[What is asked]: Reproduce each line exactly.

-- BEGIN Extracted information --

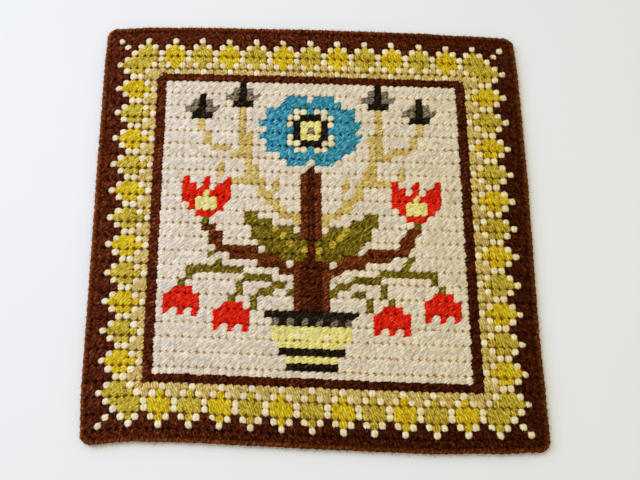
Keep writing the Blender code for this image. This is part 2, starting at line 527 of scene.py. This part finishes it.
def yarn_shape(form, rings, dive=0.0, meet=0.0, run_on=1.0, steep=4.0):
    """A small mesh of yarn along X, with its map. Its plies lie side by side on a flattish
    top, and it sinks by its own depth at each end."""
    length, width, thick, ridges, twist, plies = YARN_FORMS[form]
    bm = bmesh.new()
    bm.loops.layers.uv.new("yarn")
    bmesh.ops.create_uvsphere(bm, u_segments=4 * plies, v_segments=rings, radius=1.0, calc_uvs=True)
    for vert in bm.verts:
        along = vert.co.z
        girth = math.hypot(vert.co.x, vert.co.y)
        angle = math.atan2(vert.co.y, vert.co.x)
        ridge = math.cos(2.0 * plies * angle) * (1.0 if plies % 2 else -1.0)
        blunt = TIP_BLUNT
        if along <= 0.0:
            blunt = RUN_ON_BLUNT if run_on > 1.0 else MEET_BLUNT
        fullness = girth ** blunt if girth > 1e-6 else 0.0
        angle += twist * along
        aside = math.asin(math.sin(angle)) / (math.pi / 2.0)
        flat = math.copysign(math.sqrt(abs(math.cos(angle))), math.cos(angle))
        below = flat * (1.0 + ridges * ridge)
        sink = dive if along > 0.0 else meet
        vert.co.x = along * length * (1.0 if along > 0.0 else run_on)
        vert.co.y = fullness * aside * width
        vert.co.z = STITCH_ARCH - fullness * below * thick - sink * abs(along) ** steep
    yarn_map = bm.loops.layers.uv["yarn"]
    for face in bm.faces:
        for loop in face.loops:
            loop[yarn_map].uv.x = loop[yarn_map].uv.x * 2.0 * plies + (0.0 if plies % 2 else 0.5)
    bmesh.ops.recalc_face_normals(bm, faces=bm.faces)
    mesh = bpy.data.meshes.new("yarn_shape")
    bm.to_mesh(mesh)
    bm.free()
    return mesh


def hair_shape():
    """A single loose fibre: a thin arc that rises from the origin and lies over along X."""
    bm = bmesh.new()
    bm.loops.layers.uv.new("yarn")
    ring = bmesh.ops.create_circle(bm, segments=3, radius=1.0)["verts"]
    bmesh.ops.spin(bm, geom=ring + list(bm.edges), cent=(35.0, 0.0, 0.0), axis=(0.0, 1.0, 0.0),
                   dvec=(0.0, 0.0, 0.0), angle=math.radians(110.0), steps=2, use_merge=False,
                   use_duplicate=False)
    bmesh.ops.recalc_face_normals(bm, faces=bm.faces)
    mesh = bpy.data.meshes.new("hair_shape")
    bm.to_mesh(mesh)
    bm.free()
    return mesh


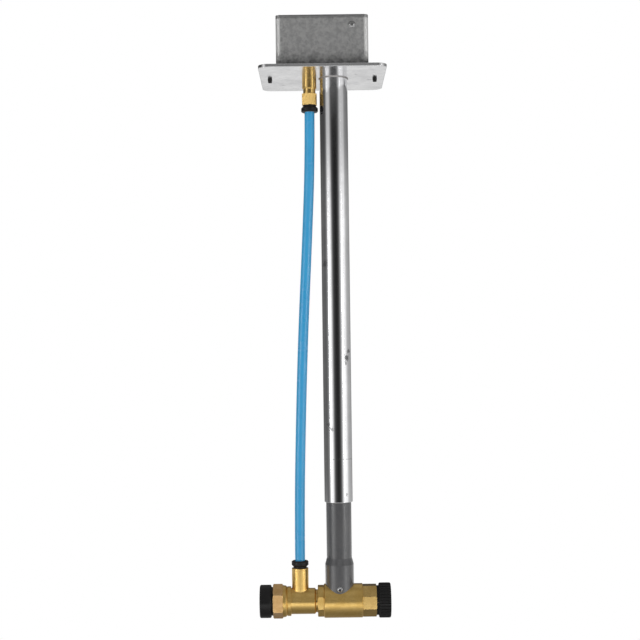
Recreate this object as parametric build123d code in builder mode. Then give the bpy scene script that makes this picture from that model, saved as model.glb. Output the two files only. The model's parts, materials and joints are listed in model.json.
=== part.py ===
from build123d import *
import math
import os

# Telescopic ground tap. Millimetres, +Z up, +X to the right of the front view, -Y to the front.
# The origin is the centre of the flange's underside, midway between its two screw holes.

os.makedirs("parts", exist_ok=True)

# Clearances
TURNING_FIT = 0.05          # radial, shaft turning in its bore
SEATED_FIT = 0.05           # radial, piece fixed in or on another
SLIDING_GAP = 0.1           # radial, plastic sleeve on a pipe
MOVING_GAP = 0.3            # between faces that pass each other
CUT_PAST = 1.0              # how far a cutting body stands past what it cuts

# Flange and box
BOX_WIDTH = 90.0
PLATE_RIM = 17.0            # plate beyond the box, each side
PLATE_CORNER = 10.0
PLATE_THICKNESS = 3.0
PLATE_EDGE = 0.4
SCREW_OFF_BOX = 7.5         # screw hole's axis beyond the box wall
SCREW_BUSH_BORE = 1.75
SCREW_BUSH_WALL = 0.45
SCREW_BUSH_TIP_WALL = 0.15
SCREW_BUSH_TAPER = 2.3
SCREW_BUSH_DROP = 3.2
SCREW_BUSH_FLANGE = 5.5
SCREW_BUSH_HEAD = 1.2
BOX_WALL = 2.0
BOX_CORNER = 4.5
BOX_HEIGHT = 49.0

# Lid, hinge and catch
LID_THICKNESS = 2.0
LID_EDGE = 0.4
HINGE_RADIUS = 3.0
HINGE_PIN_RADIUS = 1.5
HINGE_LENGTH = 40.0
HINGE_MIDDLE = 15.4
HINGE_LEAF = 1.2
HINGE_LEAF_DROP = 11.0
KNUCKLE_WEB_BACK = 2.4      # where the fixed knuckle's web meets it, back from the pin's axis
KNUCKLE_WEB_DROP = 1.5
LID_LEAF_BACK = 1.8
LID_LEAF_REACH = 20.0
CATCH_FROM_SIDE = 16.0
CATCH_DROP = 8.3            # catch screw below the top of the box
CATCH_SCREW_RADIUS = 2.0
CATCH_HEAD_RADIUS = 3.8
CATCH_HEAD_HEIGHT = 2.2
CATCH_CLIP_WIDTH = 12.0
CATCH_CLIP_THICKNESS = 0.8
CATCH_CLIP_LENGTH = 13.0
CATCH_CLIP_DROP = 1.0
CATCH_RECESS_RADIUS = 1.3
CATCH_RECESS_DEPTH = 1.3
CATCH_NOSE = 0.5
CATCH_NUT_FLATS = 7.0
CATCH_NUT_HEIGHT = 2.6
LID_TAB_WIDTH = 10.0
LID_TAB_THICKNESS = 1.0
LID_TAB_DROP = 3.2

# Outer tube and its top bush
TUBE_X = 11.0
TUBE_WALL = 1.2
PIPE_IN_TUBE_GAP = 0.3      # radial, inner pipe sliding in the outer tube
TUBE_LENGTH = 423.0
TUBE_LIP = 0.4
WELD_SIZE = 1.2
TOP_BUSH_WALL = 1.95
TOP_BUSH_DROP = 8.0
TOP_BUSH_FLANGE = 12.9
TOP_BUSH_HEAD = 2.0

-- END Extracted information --

[Result for this task]:
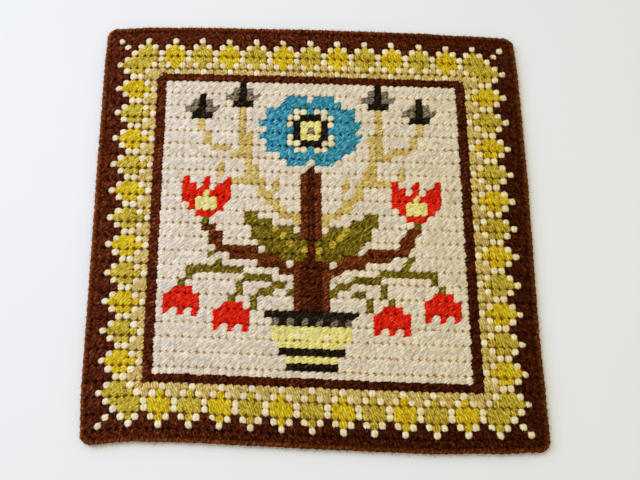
Keep writing the Blender code for this image. This is part 2, starting at line 527 of scene.py. This part finishes it.
def yarn_shape(form, rings, dive=0.0, meet=0.0, run_on=1.0, steep=4.0):
    """A small mesh of yarn along X, with its map. Its plies lie side by side on a flattish
    top, and it sinks by its own depth at each end."""
    length, width, thick, ridges, twist, plies = YARN_FORMS[form]
    bm = bmesh.new()
    bm.loops.layers.uv.new("yarn")
    bmesh.ops.create_uvsphere(bm, u_segments=4 * plies, v_segments=rings, radius=1.0, calc_uvs=True)
    for vert in bm.verts:
        along = vert.co.z
        girth = math.hypot(vert.co.x, vert.co.y)
        angle = math.atan2(vert.co.y, vert.co.x)
        ridge = math.cos(2.0 * plies * angle) * (1.0 if plies % 2 else -1.0)
        blunt = TIP_BLUNT
        if along <= 0.0:
            blunt = RUN_ON_BLUNT if run_on > 1.0 else MEET_BLUNT
        fullness = girth ** blunt if girth > 1e-6 else 0.0
        angle += twist * along
        aside = math.asin(math.sin(angle)) / (math.pi / 2.0)
        flat = math.copysign(math.sqrt(abs(math.cos(angle))), math.cos(angle))
        below = flat * (1.0 + ridges * ridge)
        sink = dive if along > 0.0 else meet
        vert.co.x = along * length * (1.0 if along > 0.0 else run_on)
        vert.co.y = fullness * aside * width
        vert.co.z = STITCH_ARCH - fullness * below * thick - sink * abs(along) ** steep
    yarn_map = bm.loops.layers.uv["yarn"]
    for face in bm.faces:
        for loop in face.loops:
            loop[yarn_map].uv.x = loop[yarn_map].uv.x * 2.0 * plies + (0.0 if plies % 2 else 0.5)
    bmesh.ops.recalc_face_normals(bm, faces=bm.faces)
    mesh = bpy.data.meshes.new("yarn_shape")
    bm.to_mesh(mesh)
    bm.free()
    return mesh


def hair_shape():
    """A single loose fibre: a thin arc that rises from the origin and lies over along X."""
    bm = bmesh.new()
    bm.loops.layers.uv.new("yarn")
    ring = bmesh.ops.create_circle(bm, segments=3, radius=1.0)["verts"]
    bmesh.ops.spin(bm, geom=ring + list(bm.edges), cent=(35.0, 0.0, 0.0), axis=(0.0, 1.0, 0.0),
                   dvec=(0.0, 0.0, 0.0), angle=math.radians(110.0), steps=2, use_merge=False,
                   use_duplicate=False)
    bmesh.ops.recalc_face_normals(bm, faces=bm.faces)
    mesh = bpy.data.meshes.new("hair_shape")
    bm.to_mesh(mesh)
    bm.free()
    return mesh


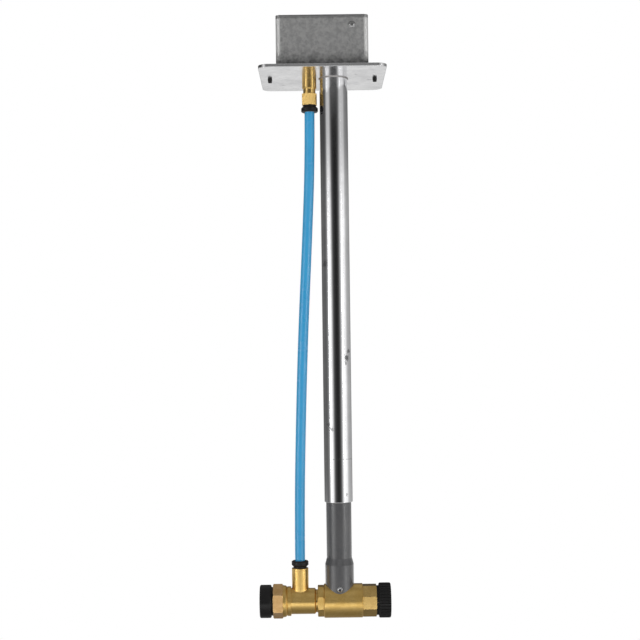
Recreate this object as parametric build123d code in builder mode. Then give the bpy scene script that makes this picture from that model, saved as model.glb. Output the two files only. The model's parts, materials and joints are listed in model.json.
=== part.py ===
from build123d import *
import math
import os

# Telescopic ground tap. Millimetres, +Z up, +X to the right of the front view, -Y to the front.
# The origin is the centre of the flange's underside, midway between its two screw holes.

os.makedirs("parts", exist_ok=True)

# Clearances
TURNING_FIT = 0.05          # radial, shaft turning in its bore
SEATED_FIT = 0.05           # radial, piece fixed in or on another
SLIDING_GAP = 0.1           # radial, plastic sleeve on a pipe
MOVING_GAP = 0.3            # between faces that pass each other
CUT_PAST = 1.0              # how far a cutting body stands past what it cuts

# Flange and box
BOX_WIDTH = 90.0
PLATE_RIM = 17.0            # plate beyond the box, each side
PLATE_CORNER = 10.0
PLATE_THICKNESS = 3.0
PLATE_EDGE = 0.4
SCREW_OFF_BOX = 7.5         # screw hole's axis beyond the box wall
SCREW_BUSH_BORE = 1.75
SCREW_BUSH_WALL = 0.45
SCREW_BUSH_TIP_WALL = 0.15
SCREW_BUSH_TAPER = 2.3
SCREW_BUSH_DROP = 3.2
SCREW_BUSH_FLANGE = 5.5
SCREW_BUSH_HEAD = 1.2
BOX_WALL = 2.0
BOX_CORNER = 4.5
BOX_HEIGHT = 49.0

# Lid, hinge and catch
LID_THICKNESS = 2.0
LID_EDGE = 0.4
HINGE_RADIUS = 3.0
HINGE_PIN_RADIUS = 1.5
HINGE_LENGTH = 40.0
HINGE_MIDDLE = 15.4
HINGE_LEAF = 1.2
HINGE_LEAF_DROP = 11.0
KNUCKLE_WEB_BACK = 2.4      # where the fixed knuckle's web meets it, back from the pin's axis
KNUCKLE_WEB_DROP = 1.5
LID_LEAF_BACK = 1.8
LID_LEAF_REACH = 20.0
CATCH_FROM_SIDE = 16.0
CATCH_DROP = 8.3            # catch screw below the top of the box
CATCH_SCREW_RADIUS = 2.0
CATCH_HEAD_RADIUS = 3.8
CATCH_HEAD_HEIGHT = 2.2
CATCH_CLIP_WIDTH = 12.0
CATCH_CLIP_THICKNESS = 0.8
CATCH_CLIP_LENGTH = 13.0
CATCH_CLIP_DROP = 1.0
CATCH_RECESS_RADIUS = 1.3
CATCH_RECESS_DEPTH = 1.3
CATCH_NOSE = 0.5
CATCH_NUT_FLATS = 7.0
CATCH_NUT_HEIGHT = 2.6
LID_TAB_WIDTH = 10.0
LID_TAB_THICKNESS = 1.0
LID_TAB_DROP = 3.2

# Outer tube and its top bush
TUBE_X = 11.0
TUBE_WALL = 1.2
PIPE_IN_TUBE_GAP = 0.3      # radial, inner pipe sliding in the outer tube
TUBE_LENGTH = 423.0
TUBE_LIP = 0.4
WELD_SIZE = 1.2
TOP_BUSH_WALL = 1.95
TOP_BUSH_DROP = 8.0
TOP_BUSH_FLANGE = 12.9
TOP_BUSH_HEAD = 2.0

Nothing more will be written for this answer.